Category II: Category II activities are self-directed and do not generate any independent documentation. The requirements for Category II credit might be met with learning activities such as any of the following:
- Participation in activities that have not been certified for PRA Category I Credit
- Unstructured online searching and learning that do not qualify as Internet PoC
- Reading of authoritative medical literature
- Consultation with peers and medical experts
- Small group discussions
- Self-assessment activities.
This is not an exhaustive list. A practitioner could attempt to claim Category II credit for other varieties of learning. Most importantly, however, a Category II credit cannot be used to satisfy Category I credit requirements.

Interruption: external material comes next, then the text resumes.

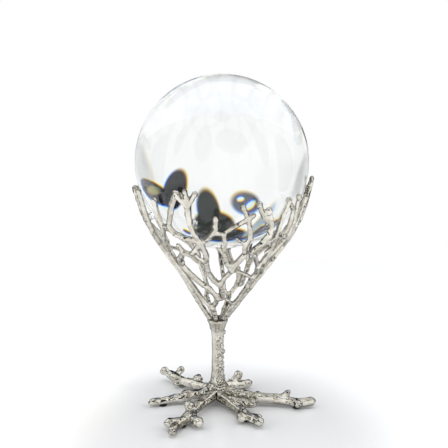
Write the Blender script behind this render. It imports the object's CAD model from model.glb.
import math

import bpy
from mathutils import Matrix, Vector, noise


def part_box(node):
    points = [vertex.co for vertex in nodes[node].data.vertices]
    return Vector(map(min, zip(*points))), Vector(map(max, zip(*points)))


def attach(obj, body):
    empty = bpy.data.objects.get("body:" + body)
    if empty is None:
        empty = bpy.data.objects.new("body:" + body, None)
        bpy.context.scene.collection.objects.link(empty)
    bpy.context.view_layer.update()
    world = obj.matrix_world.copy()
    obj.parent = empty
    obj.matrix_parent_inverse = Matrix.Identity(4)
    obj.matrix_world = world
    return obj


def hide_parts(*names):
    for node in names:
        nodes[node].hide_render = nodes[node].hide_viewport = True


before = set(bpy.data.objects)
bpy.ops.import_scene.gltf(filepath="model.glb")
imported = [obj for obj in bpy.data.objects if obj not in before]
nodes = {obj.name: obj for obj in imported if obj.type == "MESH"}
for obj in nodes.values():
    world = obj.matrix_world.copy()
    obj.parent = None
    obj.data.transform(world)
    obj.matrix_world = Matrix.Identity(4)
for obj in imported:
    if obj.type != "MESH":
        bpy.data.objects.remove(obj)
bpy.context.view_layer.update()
mm = 0.001


def middle(node):  # centre of a CAD node's box
    low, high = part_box(node)
    return (low + high) / 2


def pick(piece):  # only this is selected, and it is active
    bpy.ops.object.select_all(action="DESELECT")
    piece.select_set(True)
    bpy.context.view_layer.objects.active = piece


def modify(piece, kind, **settings):  # add a modifier and apply it
    modifier = piece.modifiers.new(kind.title(), kind)
    for name, value in settings.items():
        setattr(modifier, name, value)
    pick(piece)
    bpy.ops.object.modifier_apply(modifier=modifier.name)


def copyOf(node, name):  # a CAD node's mesh as a new piece, its loose triangles merged
    piece = bpy.data.objects.new(name, nodes[node].data.copy())
    bpy.context.scene.collection.objects.link(piece)
    piece.data.materials.clear()
    pick(piece)
    bpy.ops.object.mode_set(mode="EDIT")
    bpy.ops.mesh.select_all(action="SELECT")
    bpy.ops.mesh.remove_doubles(threshold=0.001 * mm)
    bpy.ops.object.mode_set(mode="OBJECT")
    return piece


def raisedBy(piece, height):  # every point moves out along its normal by height(point), in metres
    points = [vertex.co.copy() for vertex in piece.data.vertices]
    normals = [normal.vector.copy() for normal in piece.data.vertex_normals]
    moved = []
    for point, normal in zip(points, normals):
        moved.extend(point + normal * height(point))
    piece.data.vertices.foreach_set("co", moved)
    piece.data.update()


def fit(piece, finish, body, node):  # a finished piece takes the place of its CAD node
    piece.data.materials.append(finish)
    pick(piece)
    bpy.ops.object.shade_smooth()
    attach(piece, body)
    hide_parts(node)


class Flow:  # a socket, or the start of a node tree, that sums can be written with
    def __init__(self, tree, socket=None):
        self.tree = tree
        self.socket = socket

    def make(self, kind, settings, inputs, output=0):
        made = self.tree.nodes.new(kind)
        for name, value in settings.items():
            setattr(made, name, value)
        for name, value in inputs.items():
            if isinstance(value, Flow):
                self.tree.links.new(value.socket, made.inputs[name])
            else:
                made.inputs[name].default_value = value
        return Flow(self.tree, made.outputs[output])

    def math(self, operation, *values):
        return self.make("ShaderNodeMath", {"operation": operation}, dict(enumerate(values)))

    def __add__(self, other):
        return self.math("ADD", self, other)

    def __sub__(self, other):
        return self.math("SUBTRACT", self, other)

    def __mul__(self, other):
        return self.math("MULTIPLY", self, other)

    def __truediv__(self, other):
        return self.math("DIVIDE", self, other)

    __radd__ = __add__
    __rmul__ = __mul__

    def ramp(self, low, high):  # 0 below low, 1 above high, smooth between
        return self.make("ShaderNodeMapRange", {"interpolation_type": "SMOOTHSTEP"},
                         {"Value": self, "From Min": low, "From Max": high})

    def tint(self, low, high):  # the colour low where this is 0, high where it is 1
        colours = {0: self}
        for place, colour in ((6, low), (7, high)):
            colours[place] = colour if isinstance(colour, Flow) else (*colour, 1)
        return self.make("ShaderNodeMix", {"data_type": "RGBA"}, colours, 2)

    def noise(self, size, detail=3, roughness=0.55, stretch=(1, 1, 1), place=(0, 0, 0)):
        moved = self.make("ShaderNodeMapping", {}, {
            "Vector": self, "Scale": stretch, "Location": place})
        return self.make("ShaderNodeTexNoise", {}, {
            "Vector": moved, "Scale": 1 / size, "Detail": detail, "Roughness": roughness})

    def cells(self, size):
        return self.make("ShaderNodeTexVoronoi", {}, {"Vector": self, "Scale": 1 / size})

    def bump(self, depth, strength):
        return self.make("ShaderNodeBump", {}, {
            "Height": self, "Distance": depth, "Strength": strength})


def material(name):  # a new material with an empty tree, its output and its object coordinates
    made = bpy.data.materials.new(name)
    made.use_nodes = True
    made.node_tree.nodes.clear()
    output = made.node_tree.nodes.new("ShaderNodeOutputMaterial")
    place = Flow(made.node_tree).make("ShaderNodeTexCoord", {}, {}, 3)
    return made, output.inputs["Surface"], place


def show(shader, surface):
    shader.tree.links.new(shader.socket, surface)


nickel = {
    "bright": (0.75, 0.725, 0.655),
    "warm": (0.60, 0.565, 0.49),
    "crevice": (0.10, 0.095, 0.085),
    "glint": (0.025, 0.025, 0.022),
    "side": (0.115, 0.112, 0.10),
    "hollows": (0.40, 0.485),   # how bent inwards the surface is where crevices start and end
    "knobs": (0.505, 0.55),     # how bent outwards where glints start and are full
    "turned": (0.30, 0.76),     # how far turned away where the sides start and are full
    "spotEdge": 0.035,
    "smoothest": 0.03,
}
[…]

Recordkeeping and Documentation
The SBME has set the requirement for physician CME at 100 credits during the biennial term. Of these credits, at least 40 have to qualify as Category I credits. The balance can be satisfied with Category II credits. At the time of biennial renewal, the licensee certifies on the application that the required number of credits has been obtained, but this is done without specification. The regulation directs a licensee to maintain all evidence of the CME requirement being satisfied for a period of six years after completion of the credits and to submit documentation to the SBME upon request.14
The regulatory requirement to maintain documentation has been made easier with electronic storage and with many programs providing certificates of completion as PDFs. This may readily be done for Category I credits, a more labor-intensive system is required when a practitioner claims Category II credits for which no certificate is issued. The Medical Society of New Jersey has suggested keeping a log or journal with the information necessary to identify the activity and provides an example of such recordkeeping in its application for the MSNJ Physician Recognition Award Application.15 As modified for purposes of this article, that log has the following structure:
Date of Activity
Subject or Content Area
The CME standards, especially the recordkeeping requirements, provoke some predictable reactions. It is time-consuming and often expensive. But acting with an attitude of “Is it worth it?” or “Does anyone even check?” is a high-risk strategy.
A Lifelong Process
Demands on a practitioner’s time are substantial with obligations for patient care, clinics, operations and administrative meetings, not to mention family obligations. In a 1900 address, Sir William Osler said, “If the licence to practise meant the completion of his education how sad it would be for the doctor, how distressing to his patients! More clearly than any other, the physician should illustrate the truth of Plato’s saying—that education is a lifelong process.”16
It is often difficult to find time to recognize and address knowledge gaps or technical deficiencies. However, this is an extremely important part of lifelong learning as a physician, and commitment to being a lifelong learner is central to one’s existence as a professional. Moreover, the collateral consequences of complacency come with significant penalties for non-compliance.